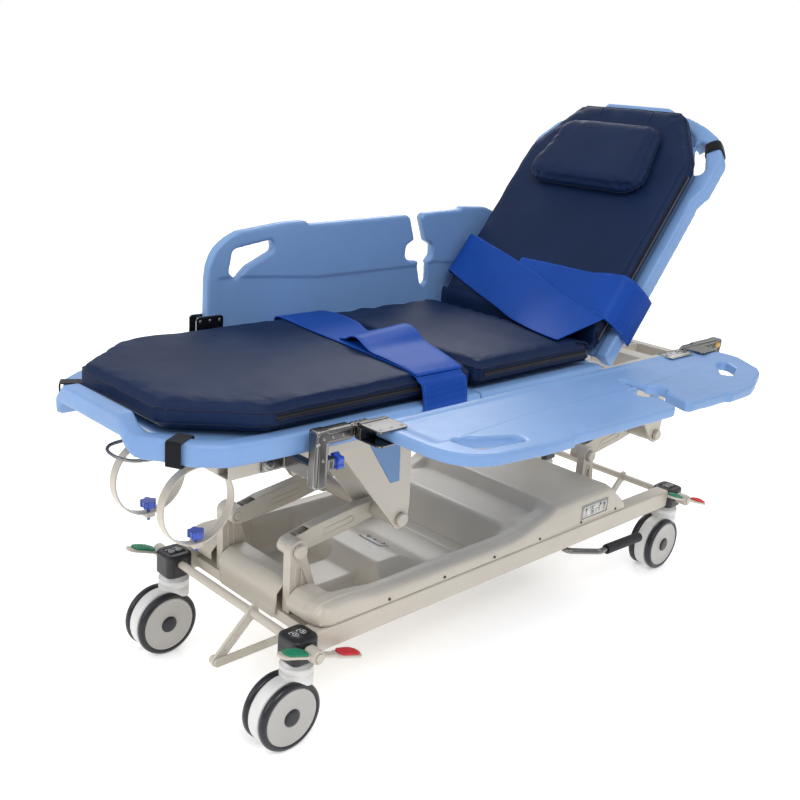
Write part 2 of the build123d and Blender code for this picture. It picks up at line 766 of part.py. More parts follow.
SEAT_END = HINGE_X - 12
BACK_PIN_R = 5
with BuildPart() as seat_deck:
    with BuildSketch(Plane.YZ.offset(SEAT_START)):
        with Locations((0, (DECK_BOTTOM + DECK_TOP) / 2)):
            RectangleRounded(2 * DECK_HALF, DECK_TOP - DECK_BOTTOM, 14)
            Rectangle(2 * (DECK_HALF - RIM_WIDTH), 60, mode=Mode.SUBTRACT)
        with Locations((0, (FLOOR_BOTTOM + FLOOR_TOP) / 2)):
            Rectangle(2 * (DECK_HALF - 20), FLOOR_TOP - FLOOR_BOTTOM)
    extrude(amount=SEAT_END - SEAT_START)
    # lugs of the back hinge hang below the floor on each side
    for side in SIDES:
        with BuildSketch(side_view(side * 262)):
            with BuildLine():
                Polyline(
                    (SEAT_END - 60, FLOOR_BOTTOM + 2),
                    (SEAT_END - 60, 764),
                    (SEAT_END - 8, 764),
                    (HINGE_X + 9, HINGE_Z - 7),
                    (HINGE_X, HINGE_Z + 11),
                    (SEAT_END - 2, FLOOR_TOP),
                    close=True,
                )
            make_face()
            with Locations((HINGE_X, HINGE_Z)):
                Circle(11)
                Circle(BACK_PIN_R + FIT, mode=Mode.SUBTRACT)
        extrude(amount=10, both=True)
save(seat_deck.part, "seat_deck")

back_plane = Plane(
    origin=(HINGE_X, 0, HINGE_Z),
    x_dir=(cos(radians(BACK_ANGLE)), 0, sin(radians(BACK_ANGLE))),
    z_dir=(-sin(radians(BACK_ANGLE)), 0, cos(radians(BACK_ANGLE))),
)
back_section = Plane(origin=back_plane.origin, x_dir=(0, 1, 0), z_dir=back_plane.x_dir)
back_side = Plane(origin=back_plane.origin, x_dir=back_plane.x_dir, z_dir=(0, -1, 0))
BACK_START = 24
BACK_HALF = 322
BACK_CORNERS = (
    (570, 320),
    (605, 336),
    (716, 336),
    (790, 289),
    (830, 232),
    (862, 160),
)
with BuildPart() as back_deck:
    with BuildSketch(back_plane.offset(DECK_BOTTOM - HINGE_Z)) as back_outer:
        with BuildLine():
            octagon(((BACK_START, BACK_HALF), *BACK_CORNERS))
        make_face()
        fillet(back_outer.vertices().group_by(Axis.X)[1:], 16)
    extrude(amount=HANDLE_TOP - DECK_BOTTOM)
    with BuildSketch(back_plane.offset(DECK_BOTTOM - HINGE_Z)):
        with BuildLine():
            octagon(((0, 285), (640, 285), (782, 215), (832, 150)))
        make_face()
    extrude(amount=HANDLE_TOP, mode=Mode.SUBTRACT)
    with BuildSketch(back_section):
        with BuildLine():
            arch(DECK_HALF + 30)
        make_face()
    extrude(amount=1000, mode=Mode.INTERSECT)
    with BuildSketch(back_plane.offset(FLOOR_BOTTOM - HINGE_Z)):
        with BuildLine():
            octagon(((BACK_START, 300), (640, 300), (774, 232), (806, 150)))
        make_face()
    extrude(amount=FLOOR_TOP - FLOOR_BOTTOM)
    # hand holds in the two ears
    with BuildSketch(back_plane.offset(DECK_BOTTOM - HINGE_Z)):
        for side in SIDES:
            with Locations(Location((706, side * 268), -side * 24)):
                SlotOverall(118, 34)
    extrude(amount=HANDLE_TOP, mode=Mode.SUBTRACT)
    # lower end cut back so that it swings clear of the seat
    with BuildSketch(back_side):
        with BuildLine():
            Polyline((0, -60), (20, -40), (26, 6), (42, 60), (0, 60), close=True)
        make_face()
    extrude(amount=400, both=True, mode=Mode.SUBTRACT)
save(back_deck.part, "back_deck")

with BuildPart() as back_hinges:
    # hinge straps under the back section, knuckle on the hinge axis
    for side in SIDES:
        with BuildSketch(back_side.offset(side * 236)):
            Circle(9)
            with Locations((70, -12)):
                Rectangle(140, 5)
            with Locations((6, -10)):
                Rectangle(22, 8)
        extrude(amount=9, both=True)
        with BuildSketch(back_side.offset(side * 250)):
            Circle(BACK_PIN_R)
        extrude(amount=25, both=True)
save(back_hinges.part, "back_hinges")

# ---- mattress ----------------------------------------------------------------------------------
WEDGE_LOW = 14
WEDGE_HIGH = 63
with BuildPart() as leg_cushion:
    with BuildSketch(Plane.XY.offset(CUSHION_BOTTOM)):
        with BuildLine():
            octagon(((LEG_END, CUSHION_HALF), (-950, CUSHION_HALF), (-1120, 166)))
        make_face()
    extrude(amount=CUSHION_TOP - CUSHION_BOTTOM)
save(leg_cushion.part, "leg_cushion")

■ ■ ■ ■

Write the material out again word for word.

• CORRECT ANSWER:
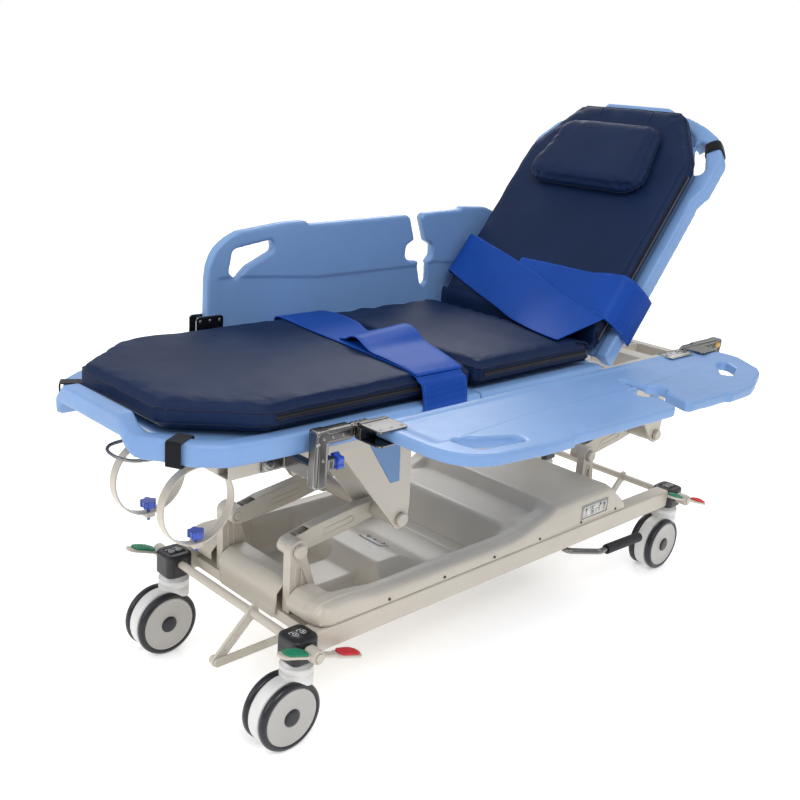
Write part 2 of the build123d and Blender code for this picture. It picks up at line 766 of part.py. More parts follow.
SEAT_END = HINGE_X - 12
BACK_PIN_R = 5
with BuildPart() as seat_deck:
    with BuildSketch(Plane.YZ.offset(SEAT_START)):
        with Locations((0, (DECK_BOTTOM + DECK_TOP) / 2)):
            RectangleRounded(2 * DECK_HALF, DECK_TOP - DECK_BOTTOM, 14)
            Rectangle(2 * (DECK_HALF - RIM_WIDTH), 60, mode=Mode.SUBTRACT)
        with Locations((0, (FLOOR_BOTTOM + FLOOR_TOP) / 2)):
            Rectangle(2 * (DECK_HALF - 20), FLOOR_TOP - FLOOR_BOTTOM)
    extrude(amount=SEAT_END - SEAT_START)
    # lugs of the back hinge hang below the floor on each side
    for side in SIDES:
        with BuildSketch(side_view(side * 262)):
            with BuildLine():
                Polyline(
                    (SEAT_END - 60, FLOOR_BOTTOM + 2),
                    (SEAT_END - 60, 764),
                    (SEAT_END - 8, 764),
                    (HINGE_X + 9, HINGE_Z - 7),
                    (HINGE_X, HINGE_Z + 11),
                    (SEAT_END - 2, FLOOR_TOP),
                    close=True,
                )
            make_face()
            with Locations((HINGE_X, HINGE_Z)):
                Circle(11)
                Circle(BACK_PIN_R + FIT, mode=Mode.SUBTRACT)
        extrude(amount=10, both=True)
save(seat_deck.part, "seat_deck")

back_plane = Plane(
    origin=(HINGE_X, 0, HINGE_Z),
    x_dir=(cos(radians(BACK_ANGLE)), 0, sin(radians(BACK_ANGLE))),
    z_dir=(-sin(radians(BACK_ANGLE)), 0, cos(radians(BACK_ANGLE))),
)
back_section = Plane(origin=back_plane.origin, x_dir=(0, 1, 0), z_dir=back_plane.x_dir)
back_side = Plane(origin=back_plane.origin, x_dir=back_plane.x_dir, z_dir=(0, -1, 0))
BACK_START = 24
BACK_HALF = 322
BACK_CORNERS = (
    (570, 320),
    (605, 336),
    (716, 336),
    (790, 289),
    (830, 232),
    (862, 160),
)
with BuildPart() as back_deck:
    with BuildSketch(back_plane.offset(DECK_BOTTOM - HINGE_Z)) as back_outer:
        with BuildLine():
            octagon(((BACK_START, BACK_HALF), *BACK_CORNERS))
        make_face()
        fillet(back_outer.vertices().group_by(Axis.X)[1:], 16)
    extrude(amount=HANDLE_TOP - DECK_BOTTOM)
    with BuildSketch(back_plane.offset(DECK_BOTTOM - HINGE_Z)):
        with BuildLine():
            octagon(((0, 285), (640, 285), (782, 215), (832, 150)))
        make_face()
    extrude(amount=HANDLE_TOP, mode=Mode.SUBTRACT)
    with BuildSketch(back_section):
        with BuildLine():
            arch(DECK_HALF + 30)
        make_face()
    extrude(amount=1000, mode=Mode.INTERSECT)
    with BuildSketch(back_plane.offset(FLOOR_BOTTOM - HINGE_Z)):
        with BuildLine():
            octagon(((BACK_START, 300), (640, 300), (774, 232), (806, 150)))
        make_face()
    extrude(amount=FLOOR_TOP - FLOOR_BOTTOM)
    # hand holds in the two ears
    with BuildSketch(back_plane.offset(DECK_BOTTOM - HINGE_Z)):
        for side in SIDES:
            with Locations(Location((706, side * 268), -side * 24)):
                SlotOverall(118, 34)
    extrude(amount=HANDLE_TOP, mode=Mode.SUBTRACT)
    # lower end cut back so that it swings clear of the seat
    with BuildSketch(back_side):
        with BuildLine():
            Polyline((0, -60), (20, -40), (26, 6), (42, 60), (0, 60), close=True)
        make_face()
    extrude(amount=400, both=True, mode=Mode.SUBTRACT)
save(back_deck.part, "back_deck")

with BuildPart() as back_hinges:
    # hinge straps under the back section, knuckle on the hinge axis
    for side in SIDES:
        with BuildSketch(back_side.offset(side * 236)):
            Circle(9)
            with Locations((70, -12)):
                Rectangle(140, 5)
            with Locations((6, -10)):
                Rectangle(22, 8)
        extrude(amount=9, both=True)
        with BuildSketch(back_side.offset(side * 250)):
            Circle(BACK_PIN_R)
        extrude(amount=25, both=True)
save(back_hinges.part, "back_hinges")

# ---- mattress ----------------------------------------------------------------------------------
WEDGE_LOW = 14
WEDGE_HIGH = 63
with BuildPart() as leg_cushion:
    with BuildSketch(Plane.XY.offset(CUSHION_BOTTOM)):
        with BuildLine():
            octagon(((LEG_END, CUSHION_HALF), (-950, CUSHION_HALF), (-1120, 166)))
        make_face()
    extrude(amount=CUSHION_TOP - CUSHION_BOTTOM)
save(leg_cushion.part, "leg_cushion")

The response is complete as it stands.